野中は、一度、ジャルーに逢いに、ここに来ている。

コタ。

はい、コタです。

 

それから、驚くことばかりが、続いたのである。

 

兎に角、ジャルーの弟さんは、私と、以前からの付き合いのような親しさである。

そして、ジャルーは、今日から、ここにいると言うのである。

そこに、家族も、やって来た。

彼の、娘たちである。

私は、皆に、タバコを差し上げた。

 

暫くの会話である。

 

ようやく、私たちは、買い物をするために、スーパーに向かった。

野中は、ジャルーが、いると、興奮していた。

逢えるかもしれないという、思いであたろうと、私は、思った。

 

買い物を、終えて、私たちは、また、来た道を戻ると、先ほどの、家族が、皆揃っていた。

私は、再び、おじいさんの、横に座った。

 

野中が、何か話す。

お金が無くて、車を待っていると言う。

要するに、タダで乗せてくれる車を、待っているのである。

 

彼らは、スキービーチに帰るのだ。

 

私は、それなら、一緒にそこに行くと、言った。

タクシーを呼んでくださいと、家族の人に言った。

 

娘の一人が、飛び出すように、タクシーを、呼ぶために、走った。

一台の、ワゴン車が来た。

七人、それに乗った。

 

20ドルである。

私たちの好意を、運転手は、理解したのだ。

 

その、ビーチは、実に美しいビーチで、昨日のアメリカ人のカップルが、教えてくれた場所である。

 

15分ほどして、おじいさん、二人が降りた。

私たちも降りて、最後の握手をし、写真を撮った。

 

そして、娘さんの家に向かった。

その、ビーチの道は、両側に、海があり、見るに値する風景である。

 

一軒の家の前に、車が止まり、皆が、降りた。

私たちも、降りて、矢張り、写真を撮った。

次に来た時は、来てくださいと、言われた。

 

車に乗り込むと、運転手が、サービスで、少し辺りを回ってくれた。

 

そして、その運転手が、何と、ジャルーの、娘さんと、結婚して、私たちが、行くはずだった、ダリンブイに住んでいると言うのである。

 

出身は、トンガである。

更に、ダリンブイの、若手三人兄弟の、イダキ奏者の、マネージャーも務めているというのである。

野中が、驚いた。

ヨーロッパ公演などしている、グループである。

 

話は、尽きなかった。

帰り道は、大いに盛り上がった。

次に、来た時は、空港に迎えに来てくれ、ダリンブイに、テントを張り、泊まるようにと言う。

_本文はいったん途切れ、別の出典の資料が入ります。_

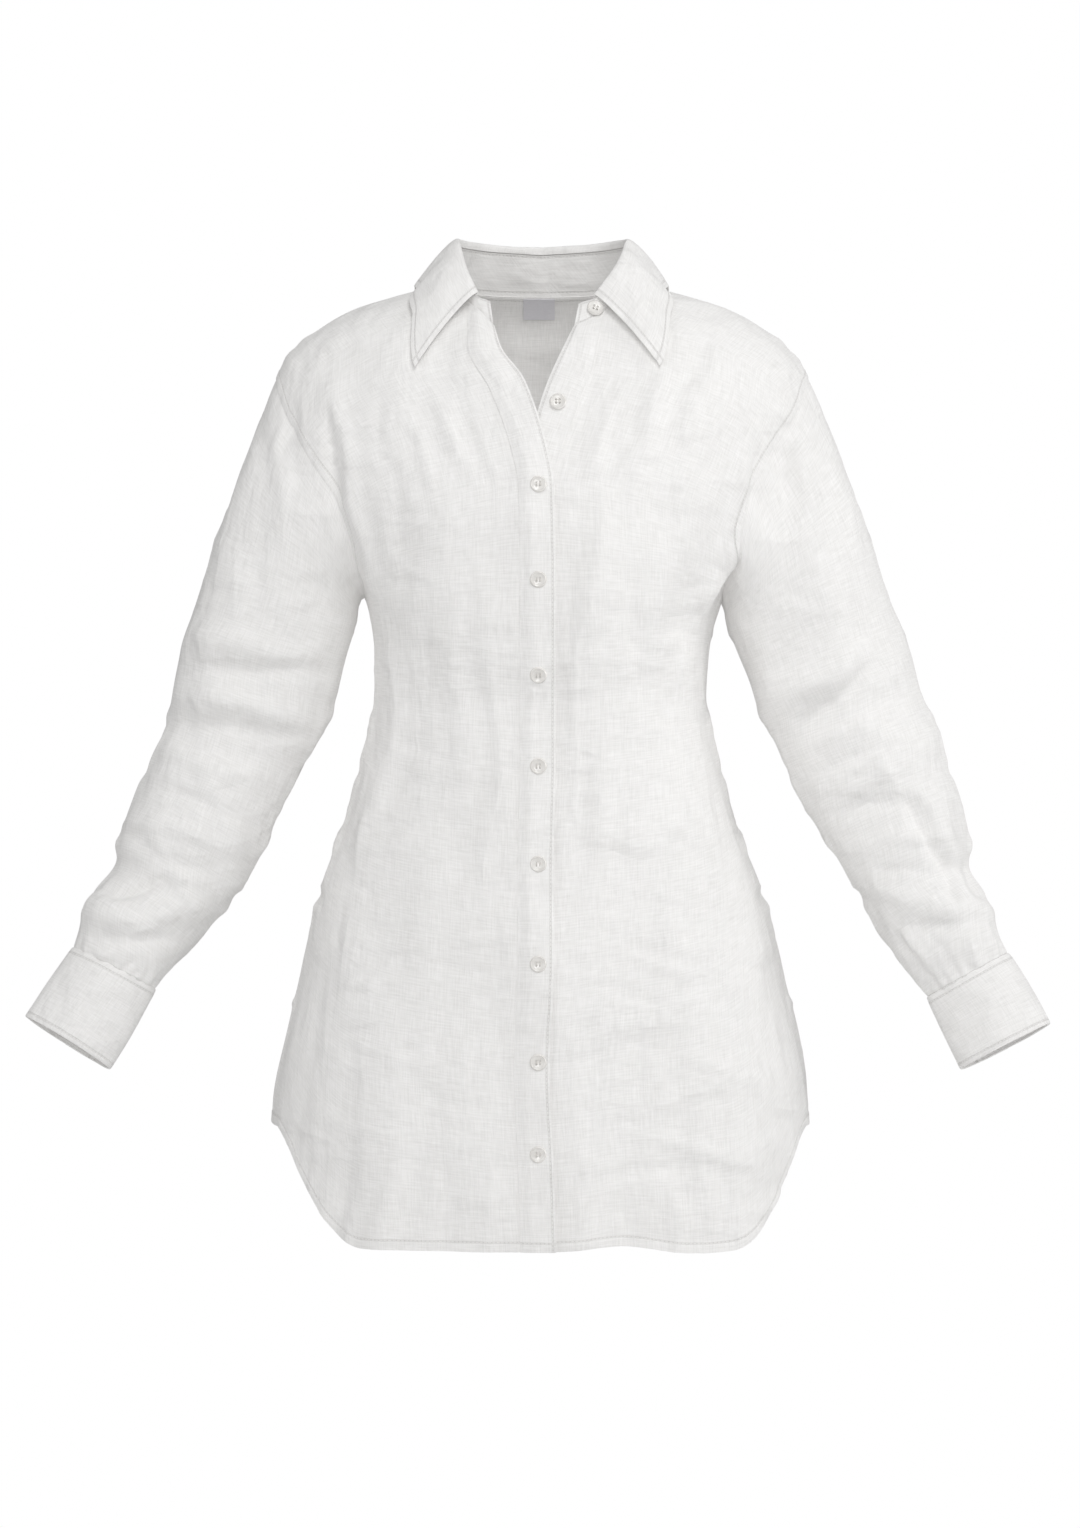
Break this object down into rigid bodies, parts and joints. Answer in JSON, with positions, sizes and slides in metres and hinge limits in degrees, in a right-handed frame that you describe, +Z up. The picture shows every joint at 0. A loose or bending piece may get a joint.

グループの者の、車を使うので、ガソリン代だけでいいという。

 

彼は、ゴーブに一軒だけある、タクシー会社の社員だった。

タクシー運転手は、ほとんどが、海外から来た者である。

 

トンガでは、成績の良い者は、皆、他国に出稼ぎに行くという。

彼も、その一人で、ここで、結婚したのだ。それが、ジャルーの娘だった。